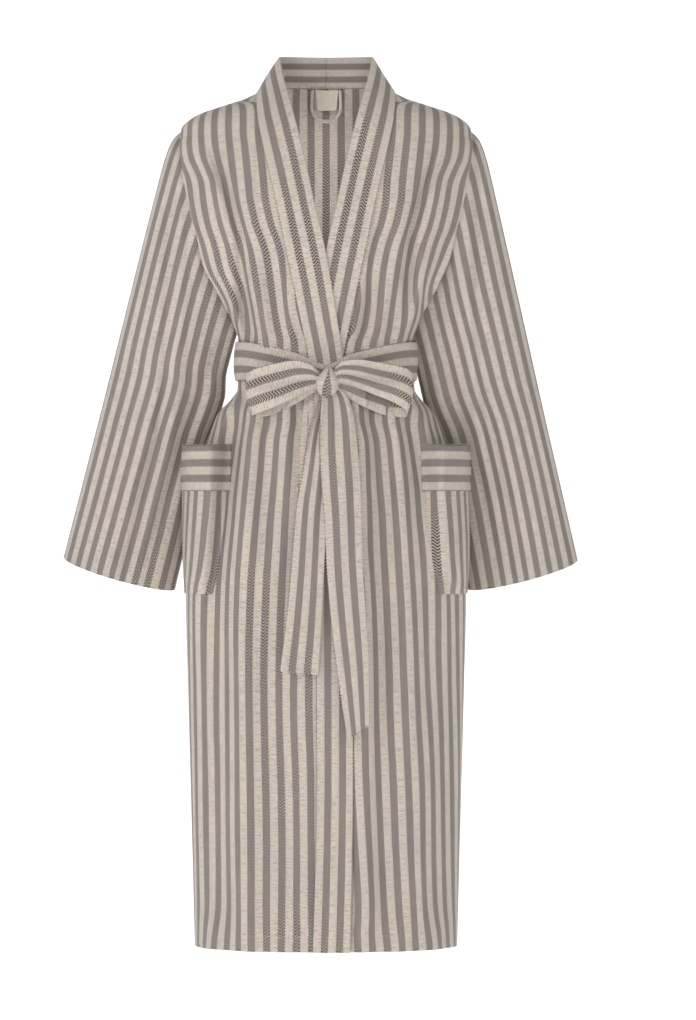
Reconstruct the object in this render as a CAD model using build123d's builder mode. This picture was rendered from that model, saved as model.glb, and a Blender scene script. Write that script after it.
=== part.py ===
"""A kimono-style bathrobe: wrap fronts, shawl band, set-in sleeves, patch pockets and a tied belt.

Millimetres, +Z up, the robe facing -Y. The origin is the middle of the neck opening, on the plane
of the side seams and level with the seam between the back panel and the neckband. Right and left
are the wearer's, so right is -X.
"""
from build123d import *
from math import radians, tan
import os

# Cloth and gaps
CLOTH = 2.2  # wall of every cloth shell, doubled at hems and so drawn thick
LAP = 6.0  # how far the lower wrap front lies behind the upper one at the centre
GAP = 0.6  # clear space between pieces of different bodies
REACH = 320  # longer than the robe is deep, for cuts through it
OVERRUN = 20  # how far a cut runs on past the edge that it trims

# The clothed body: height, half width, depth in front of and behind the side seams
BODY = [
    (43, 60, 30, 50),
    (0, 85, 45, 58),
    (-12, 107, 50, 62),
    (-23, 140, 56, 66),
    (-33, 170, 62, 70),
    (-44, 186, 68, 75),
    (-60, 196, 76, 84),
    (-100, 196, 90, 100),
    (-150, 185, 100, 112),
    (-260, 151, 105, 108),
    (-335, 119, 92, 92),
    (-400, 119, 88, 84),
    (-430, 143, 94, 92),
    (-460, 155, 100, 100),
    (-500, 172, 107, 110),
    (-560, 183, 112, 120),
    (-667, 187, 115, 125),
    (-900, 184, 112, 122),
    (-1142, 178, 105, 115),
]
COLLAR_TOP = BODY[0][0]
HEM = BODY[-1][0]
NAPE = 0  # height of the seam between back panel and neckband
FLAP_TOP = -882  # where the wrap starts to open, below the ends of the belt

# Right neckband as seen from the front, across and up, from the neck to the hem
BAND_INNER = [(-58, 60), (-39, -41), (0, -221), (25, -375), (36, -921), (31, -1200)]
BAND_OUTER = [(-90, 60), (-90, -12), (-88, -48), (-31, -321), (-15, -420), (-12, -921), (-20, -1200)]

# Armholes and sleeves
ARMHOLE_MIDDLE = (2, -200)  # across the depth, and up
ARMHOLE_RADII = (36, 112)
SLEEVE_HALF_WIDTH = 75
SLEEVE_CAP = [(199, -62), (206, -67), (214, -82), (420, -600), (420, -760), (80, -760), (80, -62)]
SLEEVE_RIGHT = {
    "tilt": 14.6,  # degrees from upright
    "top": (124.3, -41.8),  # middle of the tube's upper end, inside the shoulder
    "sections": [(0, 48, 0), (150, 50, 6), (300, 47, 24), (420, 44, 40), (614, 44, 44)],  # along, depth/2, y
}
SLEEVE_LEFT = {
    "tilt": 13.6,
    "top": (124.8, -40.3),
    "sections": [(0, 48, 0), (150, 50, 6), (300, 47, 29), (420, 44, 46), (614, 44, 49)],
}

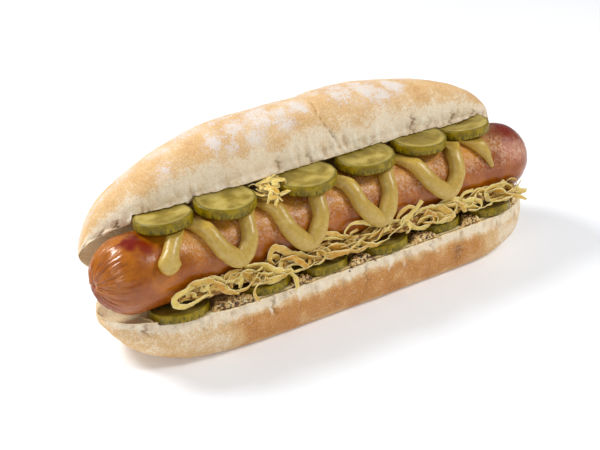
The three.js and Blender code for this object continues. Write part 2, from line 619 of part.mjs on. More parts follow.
○ ○ ○
● GIVEN TASK
Output the records exactly, including every line.

● WRITTEN SOLUTION
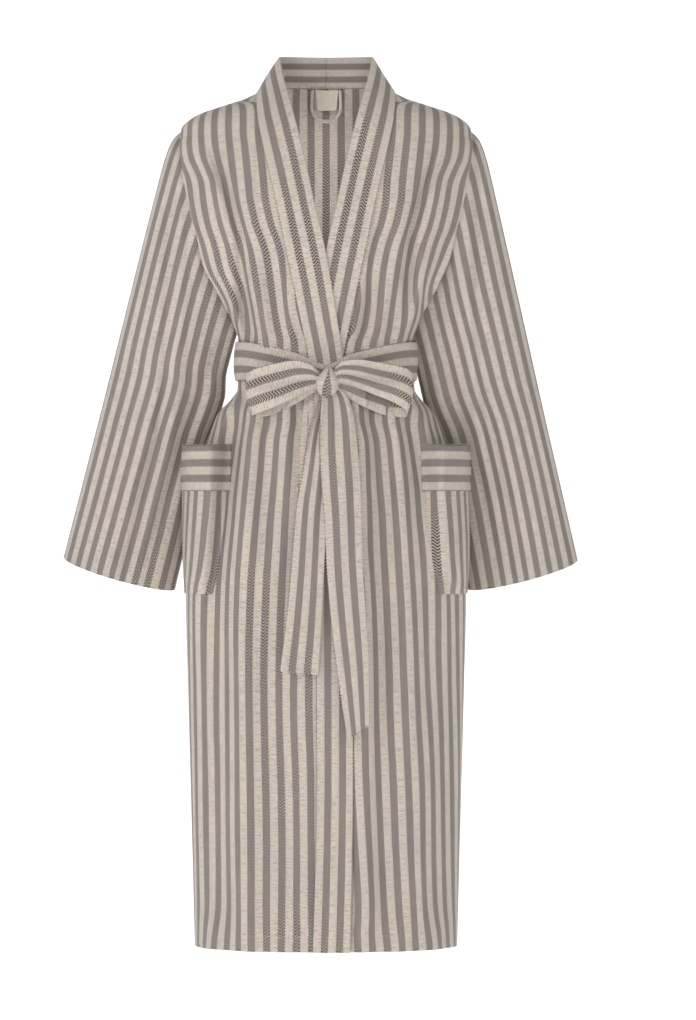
Reconstruct the object in this render as a CAD model using build123d's builder mode. This picture was rendered from that model, saved as model.glb, and a Blender scene script. Write that script after it.
=== part.py ===
"""A kimono-style bathrobe: wrap fronts, shawl band, set-in sleeves, patch pockets and a tied belt.

Millimetres, +Z up, the robe facing -Y. The origin is the middle of the neck opening, on the plane
of the side seams and level with the seam between the back panel and the neckband. Right and left
are the wearer's, so right is -X.
"""
from build123d import *
from math import radians, tan
import os

# Cloth and gaps
CLOTH = 2.2  # wall of every cloth shell, doubled at hems and so drawn thick
LAP = 6.0  # how far the lower wrap front lies behind the upper one at the centre
GAP = 0.6  # clear space between pieces of different bodies
REACH = 320  # longer than the robe is deep, for cuts through it
OVERRUN = 20  # how far a cut runs on past the edge that it trims

# The clothed body: height, half width, depth in front of and behind the side seams
BODY = [
    (43, 60, 30, 50),
    (0, 85, 45, 58),
    (-12, 107, 50, 62),
    (-23, 140, 56, 66),
    (-33, 170, 62, 70),
    (-44, 186, 68, 75),
    (-60, 196, 76, 84),
    (-100, 196, 90, 100),
    (-150, 185, 100, 112),
    (-260, 151, 105, 108),
    (-335, 119, 92, 92),
    (-400, 119, 88, 84),
    (-430, 143, 94, 92),
    (-460, 155, 100, 100),
    (-500, 172, 107, 110),
    (-560, 183, 112, 120),
    (-667, 187, 115, 125),
    (-900, 184, 112, 122),
    (-1142, 178, 105, 115),
]
COLLAR_TOP = BODY[0][0]
HEM = BODY[-1][0]
NAPE = 0  # height of the seam between back panel and neckband
FLAP_TOP = -882  # where the wrap starts to open, below the ends of the belt

# Right neckband as seen from the front, across and up, from the neck to the hem
BAND_INNER = [(-58, 60), (-39, -41), (0, -221), (25, -375), (36, -921), (31, -1200)]
BAND_OUTER = [(-90, 60), (-90, -12), (-88, -48), (-31, -321), (-15, -420), (-12, -921), (-20, -1200)]

# Armholes and sleeves
ARMHOLE_MIDDLE = (2, -200)  # across the depth, and up
ARMHOLE_RADII = (36, 112)
SLEEVE_HALF_WIDTH = 75
SLEEVE_CAP = [(199, -62), (206, -67), (214, -82), (420, -600), (420, -760), (80, -760), (80, -62)]
SLEEVE_RIGHT = {
    "tilt": 14.6,  # degrees from upright
    "top": (124.3, -41.8),  # middle of the tube's upper end, inside the shoulder
    "sections": [(0, 48, 0), (150, 50, 6), (300, 47, 24), (420, 44, 40), (614, 44, 44)],  # along, depth/2, y
}
SLEEVE_LEFT = {
    "tilt": 13.6,
    "top": (124.8, -40.3),
    "sections": [(0, 48, 0), (150, 50, 6), (300, 47, 29), (420, 44, 46), (614, 44, 49)],
}

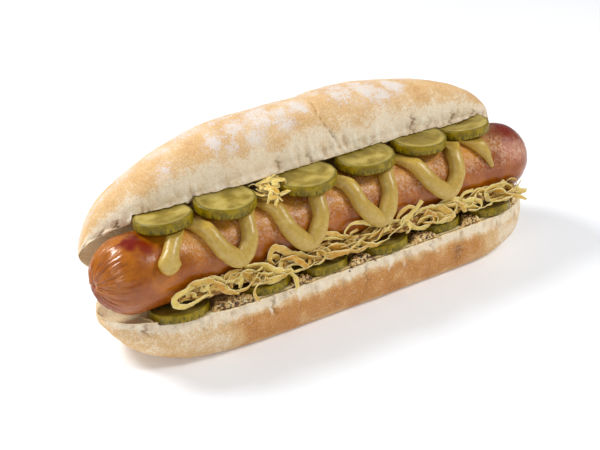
The three.js and Blender code for this object continues. Write part 2, from line 619 of part.mjs on. More parts follow.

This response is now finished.